STATED PROBLEM: Every line must be returned precisely as it is written.

Records that describe objects:
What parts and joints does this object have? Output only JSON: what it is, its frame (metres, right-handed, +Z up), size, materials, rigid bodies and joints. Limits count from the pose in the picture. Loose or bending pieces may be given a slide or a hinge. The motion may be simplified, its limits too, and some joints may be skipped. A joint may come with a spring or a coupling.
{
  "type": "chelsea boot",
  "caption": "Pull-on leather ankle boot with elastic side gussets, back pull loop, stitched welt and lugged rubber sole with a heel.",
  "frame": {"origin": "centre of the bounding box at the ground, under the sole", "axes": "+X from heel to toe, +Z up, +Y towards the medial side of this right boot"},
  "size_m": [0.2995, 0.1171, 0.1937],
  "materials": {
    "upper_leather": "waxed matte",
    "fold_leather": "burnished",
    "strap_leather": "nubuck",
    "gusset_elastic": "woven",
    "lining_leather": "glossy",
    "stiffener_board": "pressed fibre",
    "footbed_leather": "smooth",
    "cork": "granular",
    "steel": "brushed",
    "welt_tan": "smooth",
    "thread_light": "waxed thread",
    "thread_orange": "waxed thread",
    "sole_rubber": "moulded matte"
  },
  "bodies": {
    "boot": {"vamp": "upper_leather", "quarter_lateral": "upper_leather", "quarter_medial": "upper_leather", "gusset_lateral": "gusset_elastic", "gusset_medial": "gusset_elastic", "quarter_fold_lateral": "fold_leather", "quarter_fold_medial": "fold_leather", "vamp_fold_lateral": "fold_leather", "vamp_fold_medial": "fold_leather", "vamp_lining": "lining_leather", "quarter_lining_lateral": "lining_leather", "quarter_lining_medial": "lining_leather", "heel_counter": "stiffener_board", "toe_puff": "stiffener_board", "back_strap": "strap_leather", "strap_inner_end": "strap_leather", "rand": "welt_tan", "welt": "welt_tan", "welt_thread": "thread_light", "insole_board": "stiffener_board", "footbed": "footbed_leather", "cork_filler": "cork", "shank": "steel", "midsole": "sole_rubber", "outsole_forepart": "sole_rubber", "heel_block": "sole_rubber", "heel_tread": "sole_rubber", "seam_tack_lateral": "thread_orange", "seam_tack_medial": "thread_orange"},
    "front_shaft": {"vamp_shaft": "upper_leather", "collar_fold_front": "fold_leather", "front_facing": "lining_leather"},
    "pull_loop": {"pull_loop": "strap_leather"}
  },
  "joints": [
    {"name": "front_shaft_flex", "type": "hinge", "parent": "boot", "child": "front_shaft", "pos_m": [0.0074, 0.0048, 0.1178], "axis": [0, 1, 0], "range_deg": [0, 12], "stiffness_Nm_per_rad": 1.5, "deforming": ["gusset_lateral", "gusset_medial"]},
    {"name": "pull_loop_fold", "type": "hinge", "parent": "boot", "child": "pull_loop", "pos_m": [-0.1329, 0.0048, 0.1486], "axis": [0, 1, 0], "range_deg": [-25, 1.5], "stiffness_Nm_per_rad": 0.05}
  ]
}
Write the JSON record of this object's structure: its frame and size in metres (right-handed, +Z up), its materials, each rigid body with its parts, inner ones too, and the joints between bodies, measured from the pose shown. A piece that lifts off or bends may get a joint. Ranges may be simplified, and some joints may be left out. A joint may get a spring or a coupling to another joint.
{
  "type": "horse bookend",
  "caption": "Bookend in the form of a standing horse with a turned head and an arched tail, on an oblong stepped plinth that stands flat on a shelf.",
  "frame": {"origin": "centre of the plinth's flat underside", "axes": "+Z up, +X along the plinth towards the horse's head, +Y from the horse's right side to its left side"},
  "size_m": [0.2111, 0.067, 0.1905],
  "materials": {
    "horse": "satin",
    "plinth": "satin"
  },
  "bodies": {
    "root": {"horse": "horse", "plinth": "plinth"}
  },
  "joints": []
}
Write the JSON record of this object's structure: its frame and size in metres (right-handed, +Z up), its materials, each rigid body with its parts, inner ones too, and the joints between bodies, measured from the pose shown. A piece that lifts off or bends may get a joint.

EXERCISE ANSWER:
What parts and joints does this object have? Output only JSON: what it is, its frame (metres, right-handed, +Z up), size, materials, rigid bodies and joints. Limits count from the pose in the picture. Loose or bending pieces may be given a slide or a hinge. The motion may be simplified, its limits too, and some joints may be skipped. A joint may come with a spring or a coupling.
{
  "type": "chelsea boot",
  "caption": "Pull-on leather ankle boot with elastic side gussets, back pull loop, stitched welt and lugged rubber sole with a heel.",
  "frame": {"origin": "centre of the bounding box at the ground, under the sole", "axes": "+X from heel to toe, +Z up, +Y towards the medial side of this right boot"},
  "size_m": [0.2995, 0.1171, 0.1937],
  "materials": {
    "upper_leather": "waxed matte",
    "fold_leather": "burnished",
    "strap_leather": "nubuck",
    "gusset_elastic": "woven",
    "lining_leather": "glossy",
    "stiffener_board": "pressed fibre",
    "footbed_leather": "smooth",
    "cork": "granular",
    "steel": "brushed",
    "welt_tan": "smooth",
    "thread_light": "waxed thread",
    "thread_orange": "waxed thread",
    "sole_rubber": "moulded matte"
  },
  "bodies": {
    "boot": {"vamp": "upper_leather", "quarter_lateral": "upper_leather", "quarter_medial": "upper_leather", "gusset_lateral": "gusset_elastic", "gusset_medial": "gusset_elastic", "quarter_fold_lateral": "fold_leather", "quarter_fold_medial": "fold_leather", "vamp_fold_lateral": "fold_leather", "vamp_fold_medial": "fold_leather", "vamp_lining": "lining_leather", "quarter_lining_lateral": "lining_leather", "quarter_lining_medial": "lining_leather", "heel_counter": "stiffener_board", "toe_puff": "stiffener_board", "back_strap": "strap_leather", "strap_inner_end": "strap_leather", "rand": "welt_tan", "welt": "welt_tan", "welt_thread": "thread_light", "insole_board": "stiffener_board", "footbed": "footbed_leather", "cork_filler": "cork", "shank": "steel", "midsole": "sole_rubber", "outsole_forepart": "sole_rubber", "heel_block": "sole_rubber", "heel_tread": "sole_rubber", "seam_tack_lateral": "thread_orange", "seam_tack_medial": "thread_orange"},
    "front_shaft": {"vamp_shaft": "upper_leather", "collar_fold_front": "fold_leather", "front_facing": "lining_leather"},
    "pull_loop": {"pull_loop": "strap_leather"}
  },
  "joints": [
    {"name": "front_shaft_flex", "type": "hinge", "parent": "boot", "child": "front_shaft", "pos_m": [0.0074, 0.0048, 0.1178], "axis": [0, 1, 0], "range_deg": [0, 12], "stiffness_Nm_per_rad": 1.5, "deforming": ["gusset_lateral", "gusset_medial"]},
    {"name": "pull_loop_fold", "type": "hinge", "parent": "boot", "child": "pull_loop", "pos_m": [-0.1329, 0.0048, 0.1486], "axis": [0, 1, 0], "range_deg": [-25, 1.5], "stiffness_Nm_per_rad": 0.05}
  ]
}
Write the JSON record of this object's structure: its frame and size in metres (right-handed, +Z up), its materials, each rigid body with its parts, inner ones too, and the joints between bodies, measured from the pose shown. A piece that lifts off or bends may get a joint. Ranges may be simplified, and some joints may be left out. A joint may get a spring or a coupling to another joint.
{
  "type": "horse bookend",
  "caption": "Bookend in the form of a standing horse with a turned head and an arched tail, on an oblong stepped plinth that stands flat on a shelf.",
  "frame": {"origin": "centre of the plinth's flat underside", "axes": "+Z up, +X along the plinth towards the horse's head, +Y from the horse's right side to its left side"},
  "size_m": [0.2111, 0.067, 0.1905],
  "materials": {
    "horse": "satin",
    "plinth": "satin"
  },
  "bodies": {
    "root": {"horse": "horse", "plinth": "plinth"}
  },
  "joints": []
}
Write the JSON record of this object's structure: its frame and size in metres (right-handed, +Z up), its materials, each rigid body with its parts, inner ones too, and the joints between bodies, measured from the pose shown. A piece that lifts off or bends may get a joint.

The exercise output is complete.